После долгой отсидки в родной городок возвращается Андрей Куров. Тюрьма сильно покалечила его - он зол на весь мир, верит только в силу собственного кулака и мечтает о красивой жизни. Но получить заветные пачки денег может помочь только его собственный сын - забитый и болезненный Ваня. Сын, жизнь которого Куров способен поставить на карту ради заветной цели.
И как быть, если в преступные планы вклинивается робкая любовь между отцом и сыном? Любовь, которая сильнее всего, даже тюремных решеток
Глава первая
Зина была продавщицей. Кем еще быть в этой стране, где испокон веков деньги водились только у купцов да разбойников? А учителя, врачи и даже чиновники – как с местом повезет. Есть кому за тебя слово замолвить – и будет у тебя и дом, и прислуга, и лето за границей, а нет покровителей – так и будешь всю жизнь обедать щами, а ужинать макаронами. Вот и стала Зина торговцем. Или, как сейчас модно говорить, свободным предпринимателем.

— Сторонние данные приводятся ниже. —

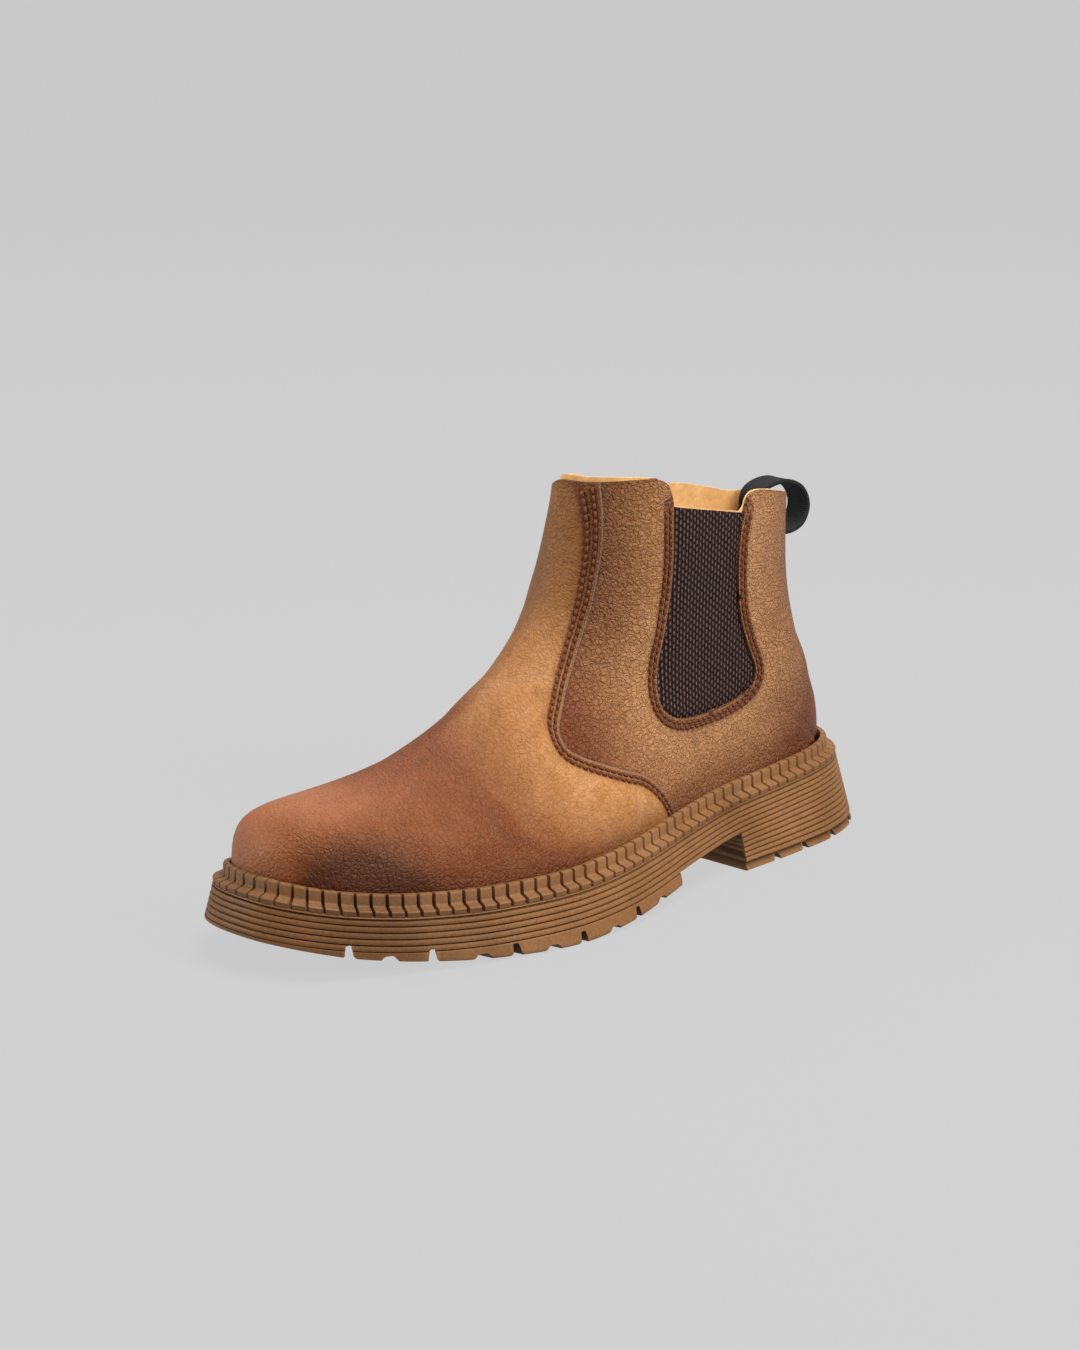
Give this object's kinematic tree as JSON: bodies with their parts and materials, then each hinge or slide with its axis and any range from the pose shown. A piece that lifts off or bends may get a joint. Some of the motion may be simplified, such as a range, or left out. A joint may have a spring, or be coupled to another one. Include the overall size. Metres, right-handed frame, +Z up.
{
  "type": "side gore work boot",
  "caption": "Ankle-high leather work boot with an elastic panel in each side, a webbing pull loop at the back, a toothed welt and a ribbed lug sole.",
  "frame": {"origin": "on the floor under the middle of the whole boot's bounding box", "axes": "X runs from the heel to the toe, Y to the outer (lateral) side of the foot, Z up"},
  "size_m": [0.3076, 0.1106, 0.1585],
  "materials": {
    "outsole_rubber": "matt tan",
    "welt_rubber": "matt tan",
    "insole_fabric": "matt",
    "leather": "oiled, satin",
    "elastic": "ribbed knit",
    "dark_leather": "matt",
    "webbing": "woven"
  },
  "bodies": {
    "root": {"outsole": "outsole_rubber", "welt": "welt_rubber", "insole": "insole_fabric", "upper": "leather", "gore_lateral": "elastic", "gore_medial": "elastic", "back_strip": "dark_leather", "pull_loop": "webbing"}
  },
  "joints": []
}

Правда, торговля шла не сказать чтоб бойко. Зимой, в сезон праздников, еще можно было кое-что отложить на черный день. А после Восьмого марта до самых майских наступал мертвый сезон.
Зина со вздохом облокотилась на прилавок и уставилась в окно. И немедленно вспомнила навязшую в зубах фразу о вечных российских бедах. Вот она, беда номер один. Знакомьтесь. Российские дороги. Смесь грязи, черного слежавшегося снега и мутной воды с запахом навоза и гнили. Если бы не покосившиеся домишки по обочинам, сложно было бы назвать это серое крошево дорогой. Местом, где должны ездить машины и даже ходить люди. Машинам было проще. Разбрызгивая комья льда, по дороге ехал милицейский «уазик». А навстречу ему пробирался вдоль выщербленных заборов мужчина, изо всех сил стараясь не угодить в лужу.
А вот и беда номер два – дурак, хмыкнула Зина и приготовилась посмотреть незатейливую пьеску из жизни провинциального городка. Мужчина, так некстати вылезший на дорогу, обязан был привлечь внимание милиции. Даже самой недобросовестной. Прохожий был молодым мужчиной, не старше тридцати трех лет от роду. Но молодость не скрашивала ни чрезмерной худобы, ни слишком глубоких морщин на лбу, ни тревожного взгляда темных запавших глаз. Будь мужчина одет поприличнее, может, милицейский наряд и проехал бы мимо. Но потрепанная одежда – кожаная куртка, засаленная на рукавах и воротнике, темно-синие джинсы, края которых превратились в бахрому, – превращала мужчину в крайне подозрительного типа. Портрет довершал брезентовый рюкзак защитного цвета, которых уже лет сто как не шьют. Будь прохожий поумнее – давно нырнул бы в какой-нибудь двор. Но прохожий с упорством улитки тащился вперед, старательно выбирая сухие места.
«Уазик» притормозил, обдав мужчину веером черных брызг. Из машины выпрыгнул участковый, отдал честь и что-то сказал мужчине. Слов Зина не слышала, но не сомневалась, что милиционеру срочно понадобились документы прохожего. Мужчина повел себя странно. Вместо того чтобы изобразить на лице испуг и дрожащими руками долго ковыряться в брезентовом рюкзаке, мужчина быстро вынул из внутреннего кармана куртки паспорт и протянул участковому.
Глава вторая
Ваня стоял посреди кухни в таком виде, словно на него сошла грязевая лавина. В земле было все: волосы, лицо, шея, воротник рубашки... У дверей валялись сброшенные второпях кроссовки, облепленные грязью. Даже на носки налипли коричневые влажные комки глины.
– О господи! – ахнула Галя. – Где ты вывозился? Что ты делал?
Ваня зло зыркнул на мать и мрачно ответил:
– Ничего.
– Хорошенькое ничего! – рявкнула Галя, представив, сколько времени уйдет на стирку этого «ничего». – Больше у меня гулять не пойдешь. Дома будешь сидеть, ясно? – Хорошее настроение как корова языком слизала. Да и откуда бы взяться хорошему настроению, когда сын родной матери хамит? Если его кто побил, она-то в чем виновата? Драться не научила? Так для этого отец есть. – Я тебя в чулане запру, если ты не скажешь, где был!